Hi, thank you so much for the video. I was working on a python simulation where I iterate through rows like in your first example and that takes me over 3 hours to run. Can't wait to try with your methods. How would you go about dealing with a cell which value depends on a cell at the previous iteration. Like A2 = 1 if B1 > 5 ?
I'm so curious how this will turn out for you. Please let me know. I am interpreting "a cell at the previous iteration" to mean the cell above it? Is that correct? If you are trying to compare to the previous column you can use the pandas shift methods pandas.pydata.org/pandas-docs/stable/reference/api/pandas.DataFrame.shift.html # Practice dataframe df = pd.DataFrame({"col1": [6, 2, 5, 13, 6], "col2": [3, 2, 8, 6, 4], "col3": [7, 2, 6, 9, 5]}) # Shift values by one previous_values = df['col1'].shift(1, fill_value=0) # Compare previous values to current value if the # previous value was greater than 5 set it equal # to 1 else set it equal to the value that it currently is df['col1'] = np.where(previous_values > 5, 1, df['col1']) # Example for entire dataframe not just a column previous_values = df.shift(1) new_values = np.where(previous_values > 5, 1, df) df = pd.DataFrame(new_values, columns=df.columns) There are a couple things to note. When we use shift there will be a row of missing. If we shift the rows up by one the bottom row will be missing. If we shift the rows down by one the top row will be missing. We can fill this in with what ever value is most appropriate or leave it as NaN if you're analysis allows NaN. we are using np.where which takes the condition we are evaluating (is the previous value great than 5). Then we pass in the value we want the cell to be if the condition is true (in this case 1). Note, we also need to pass in the value we want the cell to be if the condition is not true. In this example I pass in the original cell value (do not change the value). In your example you said A2 = 1 if B1 > 5. If you wanted to compare the the current cell (A2) to the previous_value of another column you could just change the column we use when we create the previous_values variable. # create previous values for col2 instead of col1 previous_values = df['col2'].shift(1, fill_value=0) Let me know if I explained things well enough (these topics are more advanced). And please let me know if you get a boost in performance!

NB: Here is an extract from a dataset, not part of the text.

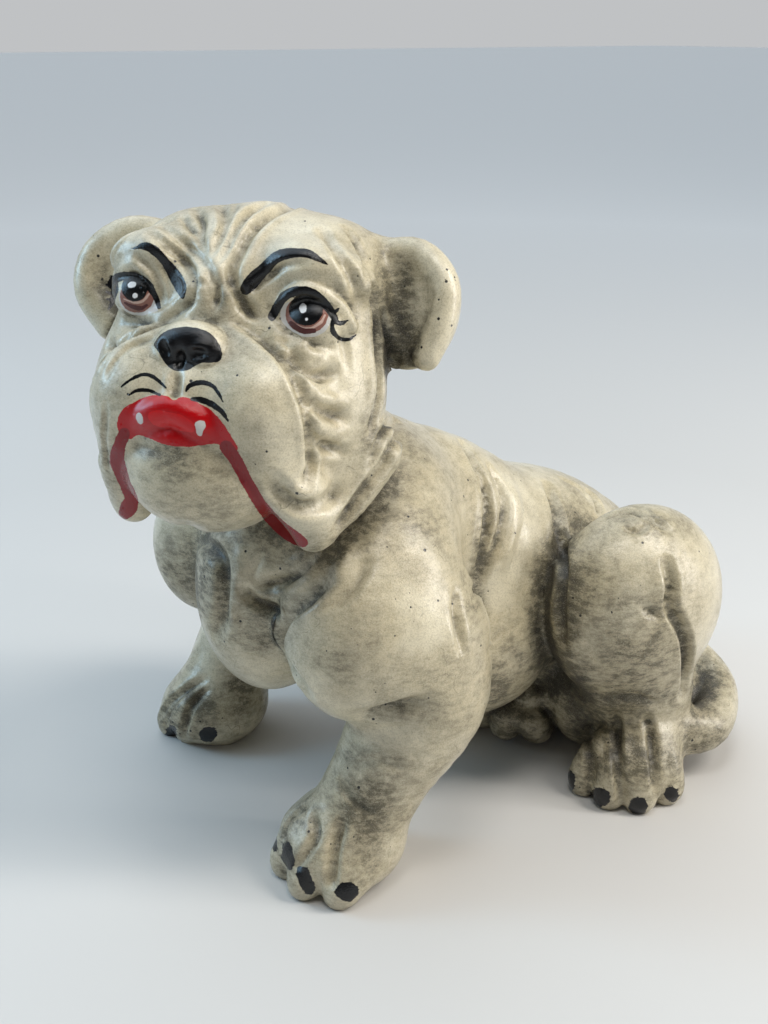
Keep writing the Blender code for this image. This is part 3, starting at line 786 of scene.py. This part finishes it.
# Each coat of paint: its attribute, its shapes
COATS = [
    ("lip_paint", LIPS),
    ("lip_light", LIP_LIGHTS),
    ("drip_paint_and_shade", DRIPS),
    ("white_paint", EYE_WHITES + FANGS),
    ("iris_paint", IRISES),
    ("iris_light", IRIS_LIGHTS),
    ("iris_shade", IRIS_SHADES),
    ("black_paint", EYE_BLACKS + BROWS + NOSE + WHISKERS),
    ("nail_paint", NAILS),
    ("painted_glint_highlight", GLINT_HIGHLIGHTS),
]
FAR_OFF = -6.0
PAINT_MARGIN = 26
PAINT_REACH = 24
NOT_NEAR = 99.0


def on_view(points):
    """Where points of the statue, in modules, lie on the view."""
    right, up, back = view_axes()
    from_station = points - np.array(VIEW_TARGET) - back * VIEW_DISTANCE
    depth = from_station @ -back
    return np.stack([VIEW_WIDE / 2 + VIEW_FOCUS * (from_station @ right) / depth,
                     VIEW_HIGH / 2 - VIEW_FOCUS * (from_station @ up) / depth], 1)


def along_oval(shape, spots):
    """How far spots lie from an oval's middle, along its width and its height."""
    x, y = (spots - shape["place"]).T
    c, s = math.cos(shape["lean"]), math.sin(shape["lean"])
    return np.stack([x * c + y * s, y * c - x * s], 1)


def inside_oval(shape, spots):
    local = along_oval(shape, spots)
    half = np.array(shape["half"])
    inner = np.linalg.norm(local / half, axis=1)
    slope = np.linalg.norm(local / half**2, axis=1)
    return inner * (1 - inner) / np.maximum(slope, TINY)


def inside_brushed(shape, spots):
    rows = curve_through(shape["rows"], 5)
    best = np.full(len(spots), -1e3)
    for a, b in zip(rows, rows[1:]):
        along = b[:2] - a[:2]
        t = np.clip((spots - a[:2]) @ along / max(along @ along, TINY), 0, 1)
        gap = np.linalg.norm(spots - a[:2] - t[:, None] * along, axis=1)
        best = np.maximum(best, a[2] + (b[2] - a[2]) * t - gap)
    return best


def inside_filled(shape, spots):
    rows = shape["rows"]
    ring = curve_through(np.vstack([rows[-1:], rows, rows[:2]]), 4)[4:-4]
    gap = np.full(len(spots), 1e3)
    crossings = np.zeros(len(spots), int)
    x, y = spots.T
    for a, b in zip(ring, ring[1:]):
        along = b - a
        t = np.clip((spots - a) @ along / max(along @ along, TINY), 0, 1)
        gap = np.minimum(gap, np.linalg.norm(spots - a - t[:, None] * along, axis=1))
        crosses = (a[1] > y) != (b[1] > y)
        reach = a[0] + (y - a[1]) * (b[0] - a[0]) / (b[1] - a[1] if b[1] != a[1] else TINY)
        crossings += crosses & (x < reach)
    return np.where(crossings % 2 == 1, gap, -gap)


INSIDE = {"oval": inside_oval, "brushed": inside_brushed, "filled": inside_filled}


def shape_spots(shape):
    if shape["kind"] == "oval":
        return np.array([shape["place"]], float)
    return shape["rows"][:, :2]


def paint_depths(points, field, shapes):
    """How far each point lies inside the shapes, in view points; outside it is negative."""
    found = np.full(len(points), FAR_OFF)
    spots = on_view(points)
    for shape in shapes:
        flat = shape_spots(shape)
        anchors = field.seen(flat)
        low, high = flat.min(0) - PAINT_MARGIN, flat.max(0) + PAINT_MARGIN
        near = np.flatnonzero(((spots > low) & (spots < high)).all(1))
        if not len(near):
            continue
        gap = np.min(np.linalg.norm(points[near, None] - anchors[None], axis=2), axis=1)
        near = near[gap < PAINT_REACH]
        found[near] = np.maximum(found[near], INSIDE[shape["kind"]](shape, spots[near]))
    return np.maximum(found, FAR_OFF)


def thickness_of(points, field, smudges):
    """How thick the smudges of wash and painted shade lie at each point, fading out from each oval's
    middle.
    """
    found = np.zeros(len(points))
    spots = on_view(points)
    for *row, share in smudges:
        shape = oval(*row)
        middle = field.seen([shape["place"]])[0]
        local = along_oval(shape, spots) / np.array(shape["half"])
        layer = share * np.exp(-0.9 * (local**2).sum(1) ** 1.5)
        reach = max(shape["half"]) * 1.2 + 30
        layer *= np.clip(2 - np.linalg.norm(points - middle, axis=1) / reach, 0, 1)
        found = np.maximum(found, layer)
    return found


def finer_at_paint(mesh, field):
    """More points where the paint's edges run."""
    shapes = [shape for _, coat in COATS for shape in coat]
    for reach, longest in ((4.0, 2.0), (2.2, 1.05)):
        bm = bmesh.new()
        bm.from_mesh(mesh)
        bm.verts.ensure_lookup_table()
        points = np.array([v.co[:] for v in bm.verts])
        nearest = np.full(len(points), NOT_NEAR)
        for shape in shapes:
            depth = paint_depths(points, field, [shape])
            nearest = np.minimum(nearest, np.where(depth > FAR_OFF, np.abs(depth), NOT_NEAR))
        edges = [e for e in bm.edges if min(nearest[e.verts[0].index], nearest[e.verts[1].index]) < reach
                 and e.calc_length() > longest]
        bmesh.ops.subdivide_edges(bm, edges=edges, cuts=1, use_grid_fill=False)
        bmesh.ops.triangulate(bm, faces=[f for f in bm.faces if len(f.verts) > 3])
        bm.to_mesh(mesh)
        bm.free()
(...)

@@ChartExplorers Thank you so much for the detailed answer !! I love that channel, definitely subscribing !! I just tried it with shift. Tell me if I am wrong, but I think in my example below the interdependency makes it impossible without a loop. There are some dependencies on values on rows above, some on values on the same row. And I feel like you can't fill a whole column without completing the rows one by one. I added a more detailed example below. Please let me know if you see something wrong in my implementation of .shift. I am also gonna try using NumPy arrays and also with Numba for just in time compiling. The table looks like this: Columns: date, prices, qty, collateral, LTV, margin call, margin release, margin termination Date, price, and qty are inputs. Margin call, release, termination are booleans. Cash collateral is 0 at first then its value derives from the previous line eg: if margin call at T-1 is 1: =price(t-1)*qty(t-1)-cash collateral(t-1) LTV is 45% at first then some percentage of price and cash collateral (based on T, not T-1) Margin calls, release, and termination are 0 or 1 based on some functions of cash collateral, price, LTV. So before I had something like (works but slow - I am running that for a thousand rows and redo that for 200 stocks on 3000 dates. So like 600M iterations - so far 4 hours): df.loc[0, 'cash']=0 df.loc[0, 'LTV'] = 0.45 df.loc[0, 'margin call'] = 1 if df.loc[0, 'LTV'] > 0.5 else 0 ... for i in range(1, len(df)): if df.loc[i-1,' margincall'] == 1: df.loc[i, 'cash'] = df.loc[i-1, 'LTV'] * ... elif ... ... df.loc[i, 'LTV'] = 100 - df.loc[i, 'cash'] / ... Now I have something like this: if df['margincall'].shift(1, fill_value=0) == 1: df['cash'] = df['LTV'].shift(1, fill_value=0.45) * ... elif ... ... df 'LTV'] = 100 - df 'cash'] / ... Thanks again for your answer !! And your videos !!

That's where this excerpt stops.